Computers & Education Volume 51, Number 3, ISSN 0360-1315 Publisher: Elsevier Ltd
In this study, we examined relations between outside school computer experiences, perceived social support for using computers, and self-efficacy and value beliefs about computer learning for 340 Greek elementary school boys and girls. Participants responded to a questionnaire about their access to computer use outside school (e.g. frequency of use and nature of activities), perceived parental and peer support, and computer self-efficacy and value beliefs. Although almost all students used computers outside school, there were significant gender differences in frequency and type of computer use. Also, boys reported more perceived support from their parents and peers to use computers and more positive computer self-efficacy and value beliefs than girls. Parental support and, to a lesser extent, peer support were the factors more strongly associated with boys’ and girls’ computer self-efficacy and value beliefs, while home computer access was not related to students’ motivation.

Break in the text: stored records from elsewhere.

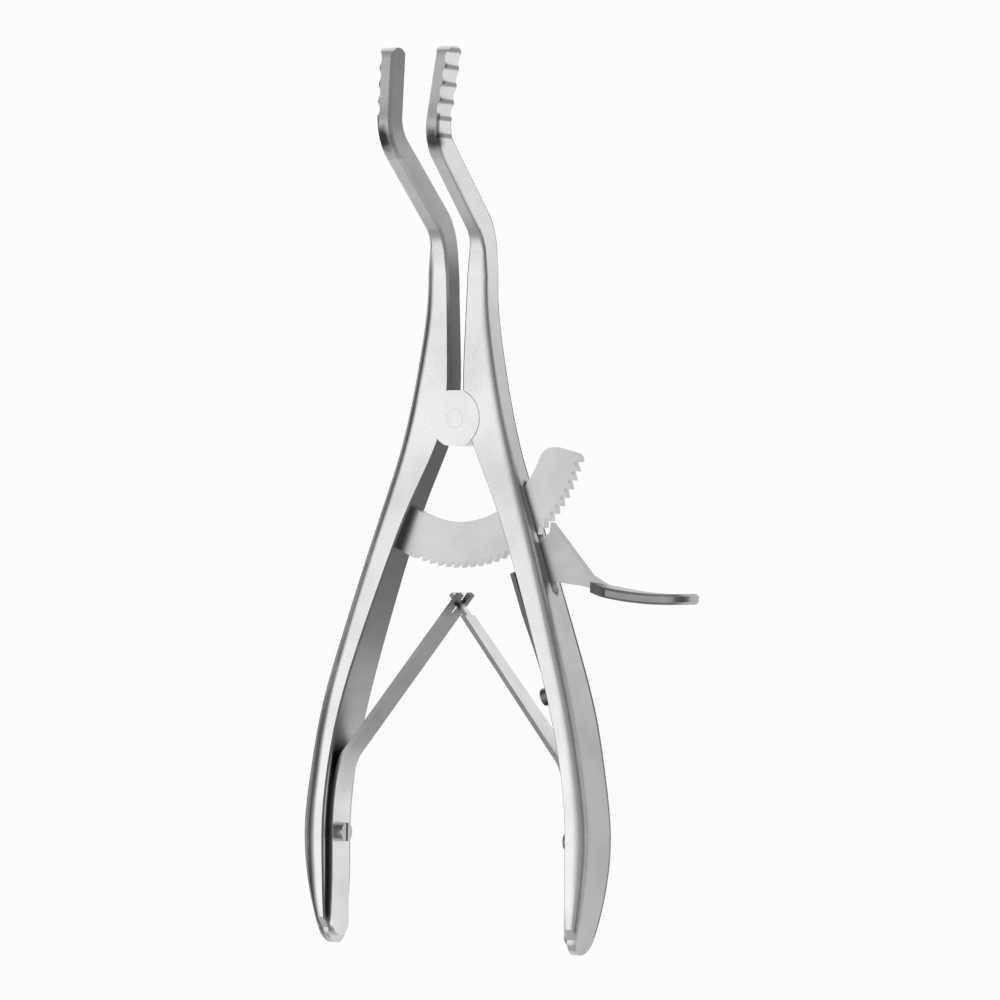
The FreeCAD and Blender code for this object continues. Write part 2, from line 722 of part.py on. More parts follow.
def pawl_screw_y():
    return leaf_bend_y() + leaf_bend_length + pawl_screw_margin


def pawl_spring(blank):
    """Thin leaf on the right handle's inner face, its free end standing on the lever's tail."""
    half = pawl_spring_thickness / 2.0
    screw_y = pawl_screw_y()
    foot_y = screw_y - pawl_spring_foot_margin
    top_y = lever_pin_centre().y - pawl_spring_top_drop
    points = []
    for share, lift in pawl_spring_rise:
        face, out = inner_point(screw_y + (top_y - screw_y) * share)
        points.append(face + out * (half + pawl_spring_lift * lift))
    face, out = inner_point(foot_y)
    points.insert(0, face + out * half)
    face, out = inner_point(top_y)
    last = face + out * (half + pawl_spring_lift)
    way = (last - points[-1]).normalize()
    points.append(last)
    profile = strip_profile(points, pawl_spring_thickness, way)
    low, high = pawl_spring_width / 2.0, pawl_spring_top_width / 2.0
    low_y, high_y = foot_y - pawl_spring_width, top_y + pawl_spring_width
    taper = polygon([Vector(0, low_y, low), Vector(0, screw_y, low), Vector(0, high_y, high),
                     Vector(0, high_y, -high), Vector(0, screw_y, -low), Vector(0, low_y, -low)])
    column = Part.Face(taper).extrude(Vector(big, 0, 0))
    return plate(profile, pawl_spring_width).common(column).cut(blank)


def screw(y, seat_height, head_radius, head_height, radius, length):
    """Cheese-head screw standing on the right handle's inner face, with a driver slot."""
    face, out = inner_point(y)
    seat = face + out * seat_height
    head = Part.makeCylinder(head_radius, head_height, seat, out)
    shank = Part.makeCylinder(radius, length + seat_height, seat, out * -1.0)
    slot_tool = Part.makeBox(driver_slot_depth, head_radius * 2.0, driver_slot_width,
                             Vector(0, -head_radius, -driver_slot_width / 2.0))
    turn = math.degrees(math.atan2(out.y, out.x))
    slot_tool.rotate(Vector(0, 0, 0), Vector(0, 0, 1), turn)
    slot_tool.translate(seat + out * (head_height - driver_slot_depth))
    return head.fuse(shank).removeSplitter().cut(slot_tool)


def screw_hole(y, radius, length):
    face, out = inner_point(y)
    above = 3.0 * leaf_thickness
    return Part.makeCylinder(radius, length + above, face + out * above, out * -1.0)


def flush_pin(radius, centre, blank):
    """Pin ground flush with the arm that it goes through."""
    return upright_cylinder(radius, centre, -big, big).common(blank)


def build():
    blank = right_blank()
    left = mirrored(blank)
    pivot = Vector(0, 0, 0)
    pivot_pin = upright_cylinder(pivot_pin_radius, pivot, -joint_thickness / 2.0, joint_thickness / 2.0)
    toothed_arc = rack()
    rack_pin_centre = polar((rack_inner_radius + rack_outer_radius) / 2.0, rack_pin_angle)
    rack_pin = flush_pin(rack_pin_radius, rack_pin_centre, left)
    lever_pin = flush_pin(lever_pin_radius, lever_pin_centre(), blank)

    right_leaf = leaf_spring(blank, False)
    left_leaf = mirrored(leaf_spring(blank, True))
    pawl_leaf = pawl_spring(blank)
    leaf_screw_y = leaf_screw_margin - handle_length
    leaf_hole = screw_hole(leaf_screw_y, leaf_screw_radius, leaf_screw_length)
    pawl_hole = screw_hole(pawl_screw_y(), pawl_screw_radius, pawl_screw_length)
    leaf_screw = screw(leaf_screw_y, leaf_thickness, leaf_screw_head_radius, leaf_screw_head_height,
                       leaf_screw_radius, leaf_screw_length)
    pawl_screw = screw(pawl_screw_y(), pawl_spring_thickness, pawl_screw_head_radius, pawl_screw_head_height,
                       pawl_screw_radius, pawl_screw_length)

    right_arm = blank.cut(recess(1)).fuse(ear(-1))
    right_arm = right_arm.cut(Part.Compound([
        upright_cylinder(pivot_pin_radius, pivot, -big, big), handle_slot(),
        upright_cylinder(lever_pin_radius, lever_pin_centre(), -big, big), leaf_hole, pawl_hole]))
    left_arm = left.cut(recess(-1)).fuse(ear(1))
    left_arm = left_arm.cut(Part.Compound([
        upright_cylinder(pivot_pin_radius + pin_clearance, pivot, -big, big), toothed_arc,
        upright_cylinder(rack_pin_radius, rack_pin_centre, -big, big), mirrored(leaf_hole)]))
    toothed_arc = toothed_arc.cut(upright_cylinder(rack_pin_radius, rack_pin_centre, -big, big))

    return {
        "left_arm": left_arm,
        "right_arm": right_arm,
        "pivot_pin": pivot_pin,
        "rack": toothed_arc,
        "rack_pin": rack_pin,
        "lever": lever(),
        "lever_pin": lever_pin,
        "pawl_spring": pawl_leaf.cut(pawl_hole).cut(pawl_screw),
        "pawl_spring_screw": pawl_screw,
        "left_leaf_spring": left_leaf.cut(mirrored(leaf_hole)).cut(mirrored(leaf_screw)),
        "right_leaf_spring": right_leaf.cut(leaf_hole).cut(leaf_screw),
        "left_spring_screw": mirrored(leaf_screw),
        "right_spring_screw": leaf_screw,
    }


os.makedirs("parts", exist_ok=True)
for name, shape in build().items():
    shape = shape.copy()
    shape.translate(Vector(0, 0, middle_z))
    solids = shape.Solids
    print(name, len(solids), "solid", shape.isValid(), round(shape.Volume, 2))
    if len(solids) == 1:
        shape = solids[0]
    shape.exportStep("parts/" + name + ".step")
print("engaged at", round(engage_turn(), 3), "degrees, flank at", round(tooth_flank_angle(), 3))
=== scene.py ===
import json
import math

import bpy
from mathutils import Matrix, Vector

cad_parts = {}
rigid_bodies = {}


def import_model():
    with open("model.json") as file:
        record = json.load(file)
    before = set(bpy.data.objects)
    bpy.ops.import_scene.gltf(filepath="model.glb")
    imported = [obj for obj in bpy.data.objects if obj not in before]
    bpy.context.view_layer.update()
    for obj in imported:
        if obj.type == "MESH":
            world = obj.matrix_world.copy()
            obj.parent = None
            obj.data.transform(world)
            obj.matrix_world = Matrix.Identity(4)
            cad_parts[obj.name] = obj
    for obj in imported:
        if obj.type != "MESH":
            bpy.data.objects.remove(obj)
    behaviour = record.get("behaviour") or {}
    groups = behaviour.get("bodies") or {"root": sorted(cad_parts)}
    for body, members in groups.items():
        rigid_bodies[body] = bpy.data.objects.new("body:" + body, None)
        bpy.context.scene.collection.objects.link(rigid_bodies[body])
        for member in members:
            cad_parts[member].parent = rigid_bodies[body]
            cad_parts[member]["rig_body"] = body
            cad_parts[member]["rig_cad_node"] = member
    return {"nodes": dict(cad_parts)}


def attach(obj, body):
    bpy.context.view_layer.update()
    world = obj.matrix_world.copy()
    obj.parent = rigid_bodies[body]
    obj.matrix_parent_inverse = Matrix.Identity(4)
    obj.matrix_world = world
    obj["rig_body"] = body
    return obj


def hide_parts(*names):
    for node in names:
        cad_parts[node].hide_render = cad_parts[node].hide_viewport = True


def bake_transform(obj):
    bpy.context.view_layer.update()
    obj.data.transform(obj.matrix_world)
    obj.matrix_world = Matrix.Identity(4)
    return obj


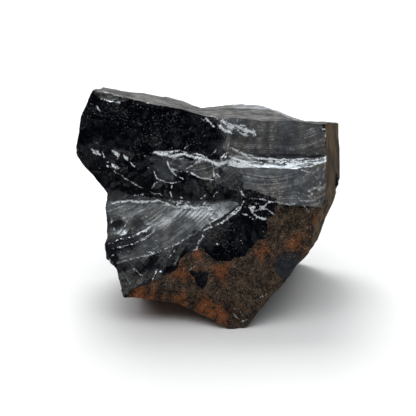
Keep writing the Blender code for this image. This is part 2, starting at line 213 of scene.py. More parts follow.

Our findings highlight the role of socialization in the gender gap in computing and the need for research and educational interventions that focus on the social practices that communicate gendered expectations to young boys and girls.
Vekiri, I. & Chronaki, A. (2008). Gender issues in technology use: Perceived social support, computer self-efficacy and value beliefs, and computer use beyond school. Computers & Education, 51(3), 1392-1404. Elsevier Ltd.